• _Work instructions_:
Write out the whole listing word for word.
----------------
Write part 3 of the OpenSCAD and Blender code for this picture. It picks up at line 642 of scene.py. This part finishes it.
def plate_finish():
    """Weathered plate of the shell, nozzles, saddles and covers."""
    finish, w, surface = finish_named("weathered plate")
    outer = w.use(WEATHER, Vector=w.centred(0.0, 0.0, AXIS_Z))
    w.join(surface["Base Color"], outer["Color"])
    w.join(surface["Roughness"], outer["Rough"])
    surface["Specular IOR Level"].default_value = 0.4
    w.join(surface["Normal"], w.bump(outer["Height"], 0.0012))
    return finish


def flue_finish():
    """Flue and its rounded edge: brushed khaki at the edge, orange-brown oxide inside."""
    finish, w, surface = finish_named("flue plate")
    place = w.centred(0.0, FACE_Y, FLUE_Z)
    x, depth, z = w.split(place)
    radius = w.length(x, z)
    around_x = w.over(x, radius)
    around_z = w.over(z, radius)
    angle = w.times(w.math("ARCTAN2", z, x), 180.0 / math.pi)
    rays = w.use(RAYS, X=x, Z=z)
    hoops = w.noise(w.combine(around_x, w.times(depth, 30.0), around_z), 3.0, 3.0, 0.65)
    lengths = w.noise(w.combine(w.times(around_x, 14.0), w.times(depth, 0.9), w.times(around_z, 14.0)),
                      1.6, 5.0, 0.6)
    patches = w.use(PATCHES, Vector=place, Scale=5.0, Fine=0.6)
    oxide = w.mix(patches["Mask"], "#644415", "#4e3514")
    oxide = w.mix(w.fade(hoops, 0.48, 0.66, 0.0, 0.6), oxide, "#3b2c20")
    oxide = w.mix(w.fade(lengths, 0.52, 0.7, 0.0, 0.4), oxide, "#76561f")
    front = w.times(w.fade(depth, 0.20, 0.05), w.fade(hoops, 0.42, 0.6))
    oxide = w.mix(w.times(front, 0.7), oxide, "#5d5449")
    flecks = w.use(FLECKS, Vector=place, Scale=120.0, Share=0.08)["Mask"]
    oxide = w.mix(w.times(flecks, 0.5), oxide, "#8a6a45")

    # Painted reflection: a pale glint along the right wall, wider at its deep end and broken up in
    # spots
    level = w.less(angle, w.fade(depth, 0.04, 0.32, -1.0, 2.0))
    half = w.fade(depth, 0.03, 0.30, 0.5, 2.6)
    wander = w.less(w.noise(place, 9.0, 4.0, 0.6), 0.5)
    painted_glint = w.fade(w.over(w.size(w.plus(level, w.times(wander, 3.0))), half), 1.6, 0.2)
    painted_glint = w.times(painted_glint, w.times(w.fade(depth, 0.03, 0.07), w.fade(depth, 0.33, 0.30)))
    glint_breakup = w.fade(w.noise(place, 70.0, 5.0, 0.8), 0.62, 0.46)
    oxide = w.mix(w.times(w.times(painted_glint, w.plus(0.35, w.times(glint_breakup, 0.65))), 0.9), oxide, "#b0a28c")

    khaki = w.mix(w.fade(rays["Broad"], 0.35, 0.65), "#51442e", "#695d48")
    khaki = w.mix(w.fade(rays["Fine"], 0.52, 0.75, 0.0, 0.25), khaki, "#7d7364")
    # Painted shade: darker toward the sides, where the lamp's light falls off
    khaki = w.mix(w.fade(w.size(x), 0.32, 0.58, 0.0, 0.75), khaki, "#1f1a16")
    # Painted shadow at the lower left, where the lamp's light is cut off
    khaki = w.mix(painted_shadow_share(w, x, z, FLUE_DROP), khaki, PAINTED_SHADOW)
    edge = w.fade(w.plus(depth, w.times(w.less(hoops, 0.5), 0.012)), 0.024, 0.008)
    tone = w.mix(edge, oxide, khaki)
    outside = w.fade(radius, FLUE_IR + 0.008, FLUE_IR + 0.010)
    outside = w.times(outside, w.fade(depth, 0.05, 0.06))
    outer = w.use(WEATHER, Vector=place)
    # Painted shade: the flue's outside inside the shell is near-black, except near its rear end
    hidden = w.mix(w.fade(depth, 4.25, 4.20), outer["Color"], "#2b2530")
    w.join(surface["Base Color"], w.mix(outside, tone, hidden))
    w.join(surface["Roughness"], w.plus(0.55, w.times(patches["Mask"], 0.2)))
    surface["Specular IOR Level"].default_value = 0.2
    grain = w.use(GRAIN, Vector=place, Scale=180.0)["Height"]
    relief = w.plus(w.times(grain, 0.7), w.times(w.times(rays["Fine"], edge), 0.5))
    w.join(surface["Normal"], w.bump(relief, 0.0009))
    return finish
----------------
• _Solved problem_:
Write part 3 of the OpenSCAD and Blender code for this picture. It picks up at line 642 of scene.py. This part finishes it.
def plate_finish():
    """Weathered plate of the shell, nozzles, saddles and covers."""
    finish, w, surface = finish_named("weathered plate")
    outer = w.use(WEATHER, Vector=w.centred(0.0, 0.0, AXIS_Z))
    w.join(surface["Base Color"], outer["Color"])
    w.join(surface["Roughness"], outer["Rough"])
    surface["Specular IOR Level"].default_value = 0.4
    w.join(surface["Normal"], w.bump(outer["Height"], 0.0012))
    return finish


def flue_finish():
    """Flue and its rounded edge: brushed khaki at the edge, orange-brown oxide inside."""
    finish, w, surface = finish_named("flue plate")
    place = w.centred(0.0, FACE_Y, FLUE_Z)
    x, depth, z = w.split(place)
    radius = w.length(x, z)
    around_x = w.over(x, radius)
    around_z = w.over(z, radius)
    angle = w.times(w.math("ARCTAN2", z, x), 180.0 / math.pi)
    rays = w.use(RAYS, X=x, Z=z)
    hoops = w.noise(w.combine(around_x, w.times(depth, 30.0), around_z), 3.0, 3.0, 0.65)
    lengths = w.noise(w.combine(w.times(around_x, 14.0), w.times(depth, 0.9), w.times(around_z, 14.0)),
                      1.6, 5.0, 0.6)
    patches = w.use(PATCHES, Vector=place, Scale=5.0, Fine=0.6)
    oxide = w.mix(patches["Mask"], "#644415", "#4e3514")
    oxide = w.mix(w.fade(hoops, 0.48, 0.66, 0.0, 0.6), oxide, "#3b2c20")
    oxide = w.mix(w.fade(lengths, 0.52, 0.7, 0.0, 0.4), oxide, "#76561f")
    front = w.times(w.fade(depth, 0.20, 0.05), w.fade(hoops, 0.42, 0.6))
    oxide = w.mix(w.times(front, 0.7), oxide, "#5d5449")
    flecks = w.use(FLECKS, Vector=place, Scale=120.0, Share=0.08)["Mask"]
    oxide = w.mix(w.times(flecks, 0.5), oxide, "#8a6a45")

    # Painted reflection: a pale glint along the right wall, wider at its deep end and broken up in
    # spots
    level = w.less(angle, w.fade(depth, 0.04, 0.32, -1.0, 2.0))
    half = w.fade(depth, 0.03, 0.30, 0.5, 2.6)
    wander = w.less(w.noise(place, 9.0, 4.0, 0.6), 0.5)
    painted_glint = w.fade(w.over(w.size(w.plus(level, w.times(wander, 3.0))), half), 1.6, 0.2)
    painted_glint = w.times(painted_glint, w.times(w.fade(depth, 0.03, 0.07), w.fade(depth, 0.33, 0.30)))
    glint_breakup = w.fade(w.noise(place, 70.0, 5.0, 0.8), 0.62, 0.46)
    oxide = w.mix(w.times(w.times(painted_glint, w.plus(0.35, w.times(glint_breakup, 0.65))), 0.9), oxide, "#b0a28c")

    khaki = w.mix(w.fade(rays["Broad"], 0.35, 0.65), "#51442e", "#695d48")
    khaki = w.mix(w.fade(rays["Fine"], 0.52, 0.75, 0.0, 0.25), khaki, "#7d7364")
    # Painted shade: darker toward the sides, where the lamp's light falls off
    khaki = w.mix(w.fade(w.size(x), 0.32, 0.58, 0.0, 0.75), khaki, "#1f1a16")
    # Painted shadow at the lower left, where the lamp's light is cut off
    khaki = w.mix(painted_shadow_share(w, x, z, FLUE_DROP), khaki, PAINTED_SHADOW)
    edge = w.fade(w.plus(depth, w.times(w.less(hoops, 0.5), 0.012)), 0.024, 0.008)
    tone = w.mix(edge, oxide, khaki)
    outside = w.fade(radius, FLUE_IR + 0.008, FLUE_IR + 0.010)
    outside = w.times(outside, w.fade(depth, 0.05, 0.06))
    outer = w.use(WEATHER, Vector=place)
    # Painted shade: the flue's outside inside the shell is near-black, except near its rear end
    hidden = w.mix(w.fade(depth, 4.25, 4.20), outer["Color"], "#2b2530")
    w.join(surface["Base Color"], w.mix(outside, tone, hidden))
    w.join(surface["Roughness"], w.plus(0.55, w.times(patches["Mask"], 0.2)))
    surface["Specular IOR Level"].default_value = 0.2
    grain = w.use(GRAIN, Vector=place, Scale=180.0)["Height"]
    relief = w.plus(w.times(grain, 0.7), w.times(w.times(rays["Fine"], edge), 0.5))
    w.join(surface["Normal"], w.bump(relief, 0.0009))
    return finish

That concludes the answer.